Hydroxychloroquine has not been proved to work against Covid-19 in any significant clinical trials. A small trial by Chinese researchers made public last week found that it helped speed the recovery in moderately ill patients, but the study was not peer-reviewed and had significant limitations. Earlier reports from France and China have drawn criticism because they did not include control groups to compare treated patients with untreated ones, and researchers have called the reports anecdotal. Without controls, they said, it is impossible to determine whether the drugs worked.

But Mr. Trump on Sunday dismissed the notion that doctors should wait for further study.

“We don’t have time to go and say, ‘Gee, let’s take a couple of years and test it out,’ and let’s go out and test with the test tubes and the laboratories,” Mr. Trump said. “I’d love to do that, but we have people dying today.”

Mr. Trump is typically joined at his briefings by top medical advisers, including Dr. Fauci and Dr. Deborah L. Birx, his coronavirus coordinator. But the president does most of the talking, and has told several advisers that the briefings give him free airtime and good ratings.

A day earlier, Dr. Fauci had privately challenged rising optimism about the drug’s efficacy during a meeting of the coronavirus task force in the White House’s Situation Room, according to two people familiar with the events who spoke on the condition of anonymity to describe a conversation in a sensitive setting. The argument was first reported by the website Axios.

The meeting’s agenda included the question of how the administration would discuss chloroquines.
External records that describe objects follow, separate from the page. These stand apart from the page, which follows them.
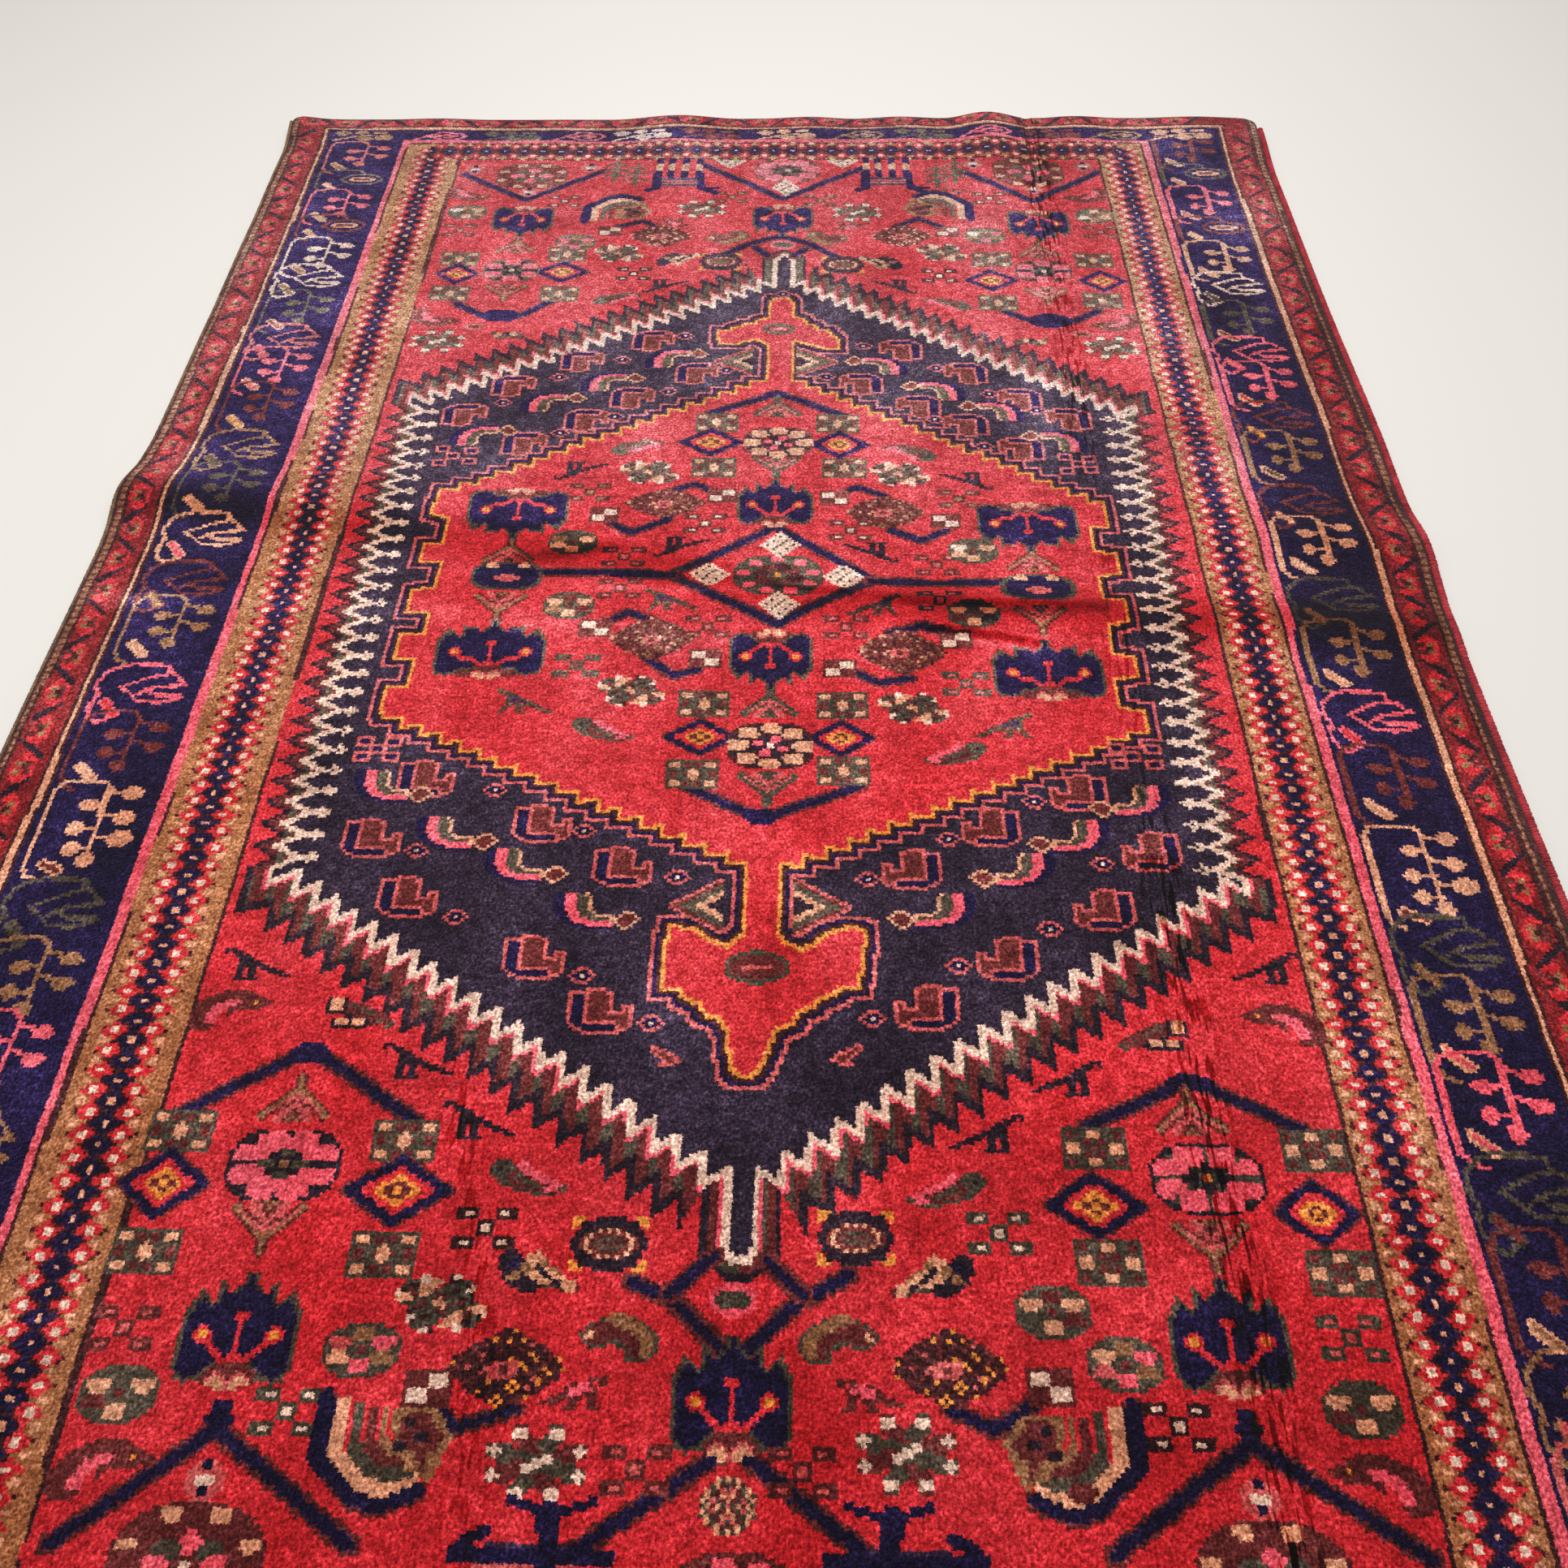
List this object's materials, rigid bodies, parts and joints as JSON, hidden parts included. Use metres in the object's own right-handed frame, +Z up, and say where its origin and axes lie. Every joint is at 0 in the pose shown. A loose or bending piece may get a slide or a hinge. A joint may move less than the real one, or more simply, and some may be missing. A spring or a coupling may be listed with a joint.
{
  "type": "persian rug",
  "caption": "Hand-knotted wool village rug with a hexagonal medallion and a vine border, laid flat with low ridges and cockled ends, its long sides overcast.",
  "frame": {"origin": "on the floor, under the middle of the rug's bounding box", "axes": "+Y along the warps to the far end of the rug, +X across it to the right-hand selvedge, +Z up"},
  "size_m": [1.2988, 2.0396, 0.0184],
  "materials": {
    "wool_pile": "cut pile",
    "selvedge_wool": "overcast yarn",
    "warp_cotton": "cut warp ends"
  },
  "bodies": {
    "root": {"rug_body": "wool_pile", "selvedge_left": "selvedge_wool", "selvedge_right": "selvedge_wool"}
  },
  "joints": []
}
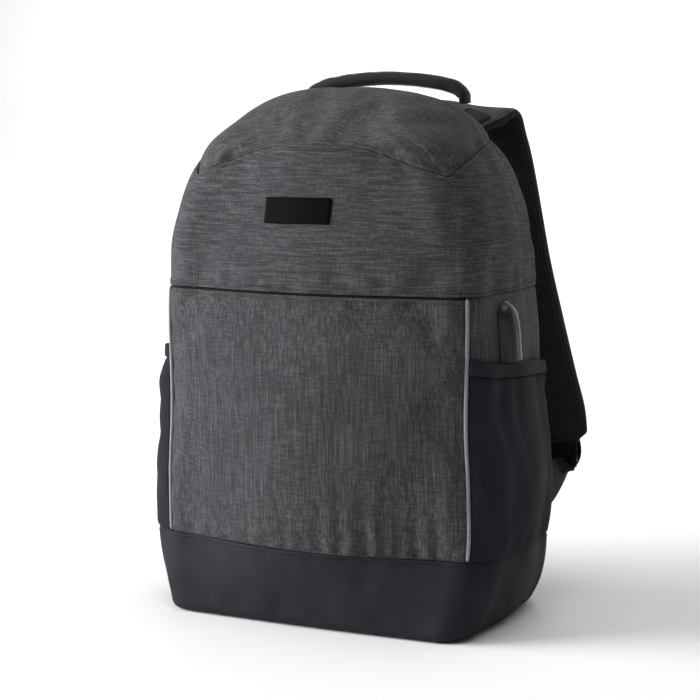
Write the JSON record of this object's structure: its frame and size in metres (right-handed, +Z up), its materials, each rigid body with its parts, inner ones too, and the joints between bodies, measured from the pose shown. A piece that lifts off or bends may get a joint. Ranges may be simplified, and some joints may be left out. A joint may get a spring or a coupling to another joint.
{
  "type": "laptop backpack",
  "caption": "Dark grey melange laptop backpack with a smooth dark base band, side pockets, piped front pocket, cable port, grab handle and padded shoulder straps.",
  "frame": {"origin": "middle of the base's underside", "axes": "+Z up, the front pocket faces -Y, the shoulder straps are at +Y and +X is the bag's right seen from the front"},
  "size_m": [0.3488, 0.2634, 0.469],
  "materials": {
    "melange": "matte",
    "polyester": "satin",
    "stretch_cloth": "matte",
    "air_mesh": "matte",
    "handle_cloth": "matte",
    "webbing": "matte",
    "zip_tape": "matte",
    "piping": "satin",
    "label": "satin",
    "port_rubber": "matte",
    "plastic": "satin"
  },
  "bodies": {
    "root": {"base_band": "polyester", "lower_panel": "melange", "upper_panel": "melange", "top_gusset": "melange", "back_panel": "air_mesh", "main_zip": "zip_tape", "front_pocket": "melange", "pocket_zip": "zip_tape", "label_patch": "label", "usb_cover": "port_rubber", "top_handle": "handle_cloth", "side_pocket_right": "stretch_cloth", "side_pocket_left": "stretch_cloth", "pocket_hem_right": "stretch_cloth", "pocket_hem_left": "stretch_cloth", "piping_right": "piping", "piping_left": "piping", "handle_anchor_right": "webbing", "handle_anchor_left": "webbing", "strap_pad_right": "air_mesh", "strap_pad_left": "air_mesh", "strap_cover_right": "melange", "strap_cover_left": "melange", "ladder_lock_right": "plastic", "ladder_lock_left": "plastic", "strap_webbing_right": "webbing", "strap_webbing_left": "webbing", "strap_tab_right": "webbing", "strap_tab_left": "webbing"}
  },
  "joints": []
}
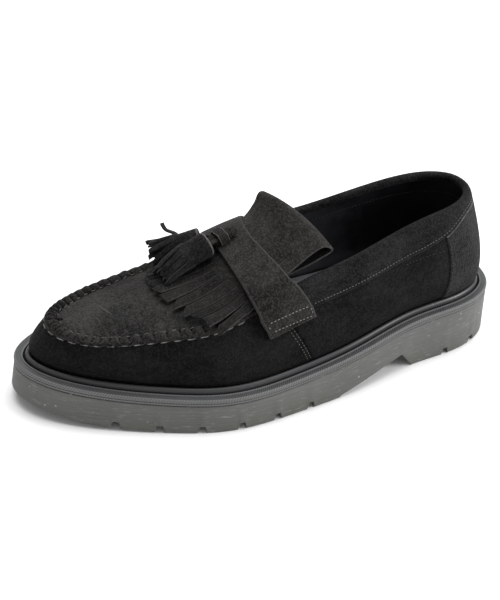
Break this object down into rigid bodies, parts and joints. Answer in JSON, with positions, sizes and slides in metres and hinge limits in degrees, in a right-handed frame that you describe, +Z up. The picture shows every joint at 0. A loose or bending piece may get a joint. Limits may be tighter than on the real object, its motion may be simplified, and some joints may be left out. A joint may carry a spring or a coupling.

Dr. Stephen Hahn, the Food and Drug Administration commissioner, gave an update on chloroquines, and what various tests and anecdotal evidence had shown. Peter Navarro, the president’s trade adviser who is overseeing supply chain issues related to the coronavirus, asked to join the meeting, said the people briefed on what took place.

Mr. Navarro, who has been pushing to secure chloroquines at the president’s request to provide to caregivers, walked in with a sheaf of folders he had placed on a chair next to him, plopped them on the table and said he had seen studies from various countries, as well as information culled from officials at the Centers for Disease Control and Prevention, showing the “clear” efficacy of the drug in treating the coronavirus. Mr. Navarro also argued that the medicine was being used by doctors and nurses on the front lines of the coronavirus fight.

Dr. Fauci pushed back, echoing remarks he has made in interviews in the past week that rigorous study is still necessary. Mr. Navarro, an economist by training, shot back that the information he had collected was “science,” according to the people familiar with the episode.

Vice President Mike Pence tried to tamp down the debate, and as emotions calmed, Mr. Trump’s son-in-law and senior adviser, Jared Kushner, advised Mr. Navarro to “take yes for an answer.” The president went to the briefing room lectern a short while later and glowed about chloroquine use, suggesting he might even take it himself despite not having symptoms or evidence of the virus.